I had still been in my fifth grade when I had everyone I needed around me to play with, to talk to and to pat our backs with. Like Phoebe says “the politics and mind games” were just part of growing up and adorning the Monkey caps and walking around school just because a few notes were passed around was plain “enjoyment”. The joy of flunking in Geography eventhough you knew all the answers was “then” a feather in my cap. The fracture I showed off for 2 weeks was like showing off a diamond that I had unearthed on my own.

I had stayed in my ninth grade where I ruled my class (literally) as the class rep. Soaked up all the attention our class teacher was giving us and setting sight on our favorite teacher to be for the very first time. I still remember getting caught on camera playing an innocent yet rather virulent game of “Running and Catching”. Oh the lectures we heard! But our ever so sweetest class teacher was by our side the whole time; giving us her much needed support and pampering. We had established several games of “paper-ball” cricket inside the class and despite being caught by an eagle eyed teacher from a “far off” building, we weren’t ready to give them up. The incidents where we sneaked in portable radios during tests when we could listen to cricket commentaries still remain fresh in my mind.

when we realized how great we were as a team and how much things are gonna change when we move into the first separation phase of our lives, eleventh grade. I had to let many of my bonds go and embrace many new ones who I realized later where going to strengthen my beliefs and roots. Those endless “periodic table songs” and model tests and cycle tests and what not, frustrated us but we stuck by it and went on to the second phase of “separation” – College.

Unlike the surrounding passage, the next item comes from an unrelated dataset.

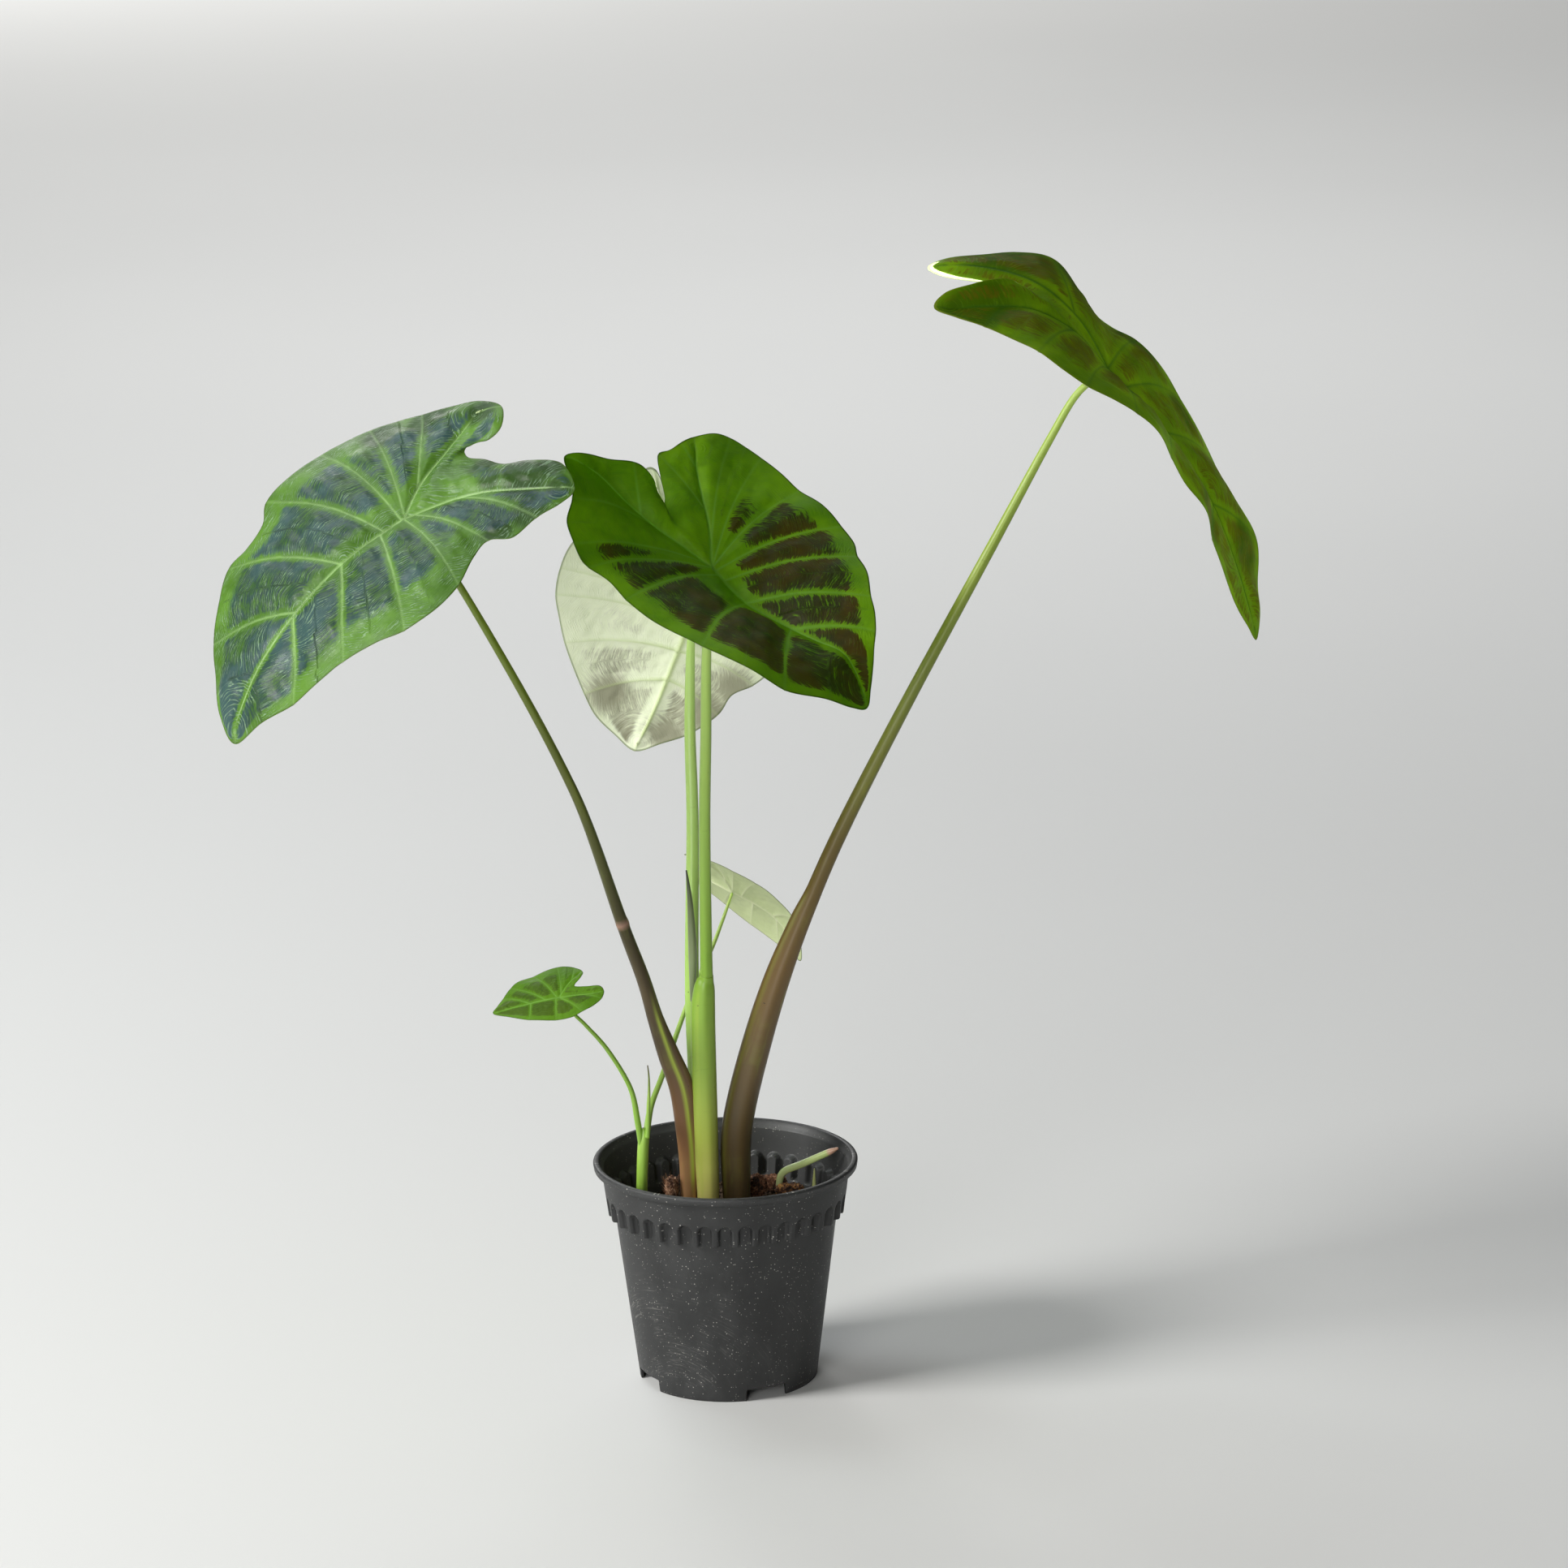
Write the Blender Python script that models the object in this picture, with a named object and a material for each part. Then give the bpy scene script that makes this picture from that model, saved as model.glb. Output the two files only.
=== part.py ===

before I said those horrible words to a very good friend, which I knew would hurt her inevitably but said it anyway. If I had a paise for everytime I wished I could take those words back, I would have raised quite a small fortune. But I kept making the same mistake over and over till I finally realized that some things are best left alone. “Tis for the best” – I consoled myself.

when it rained all those hailstones. I could have just sat and listened to the pelt of the stones all day, breathing in the soothing scent of the rains on the fresh dirt. Those were the times when you wish you had the time and place where you could just curl up under the blanket with a hot cup of tea beside you and your favorite book over your head. More often than not, the time and place options are not very favoring. After my recent shift to Mumbai, forget pleasant rains, I don’t get to curl up or drink tea or read my favorite book or do all 3 together cuz I find myself drenched from head to toe from the raging monsoons and end up taking a hot shower and sleeping through the rains only to wake up to go to work the next morning.

when the clock struck 12 at midnight on my birthday when I was still in college. My phone would be on the buzz ever so continuously flooding with calls and messages from my loved ones wishing me on my bday. These days, I dread my bday coming up in about a month. That’s the day I feel the loneliest, so far away from friends and family. Sigh!

when we finished our final year project and waited around to scribble nothings on each others’ shirts and overcoats. We never realized how hard it would for us to meet afterwards, never realized how much we were gonna miss each other. The fun lasted a whole day and it was hard to digest that the place we had gone gotten up so early in the morning to go to, everyday (almost) for 4 years of our life, wasn’t expecting us the next day onwards. Took some time to sink in and for some of us, it still has not.

when I got my silver medal as THE proof that I had beaten my brother’s records for academics in college. That very moment I was beaming with pride and joy and what not. A little sad that I had missed my dream of getting a gold medal by points yet so very ebullient that I could just scream. The photo sessions afterward where I proudly showed off and “scene vittufied” my silver medal and “two certificates”.

I could just go on and on with this. But my point is, there are a lot of things in life that give us simple pleasures. Treasure them cuz there are a lot of times we would wish we could re do them from time to time. Its quite easy to say this but we must learn to put them into practice. I am not trying to preach, dudes and dudettes. Let it sink, mull it over, stew this thought in your brains and hey, it might make you see things in a different perspective. I know I did, Live in the moment you guys. Cheers!!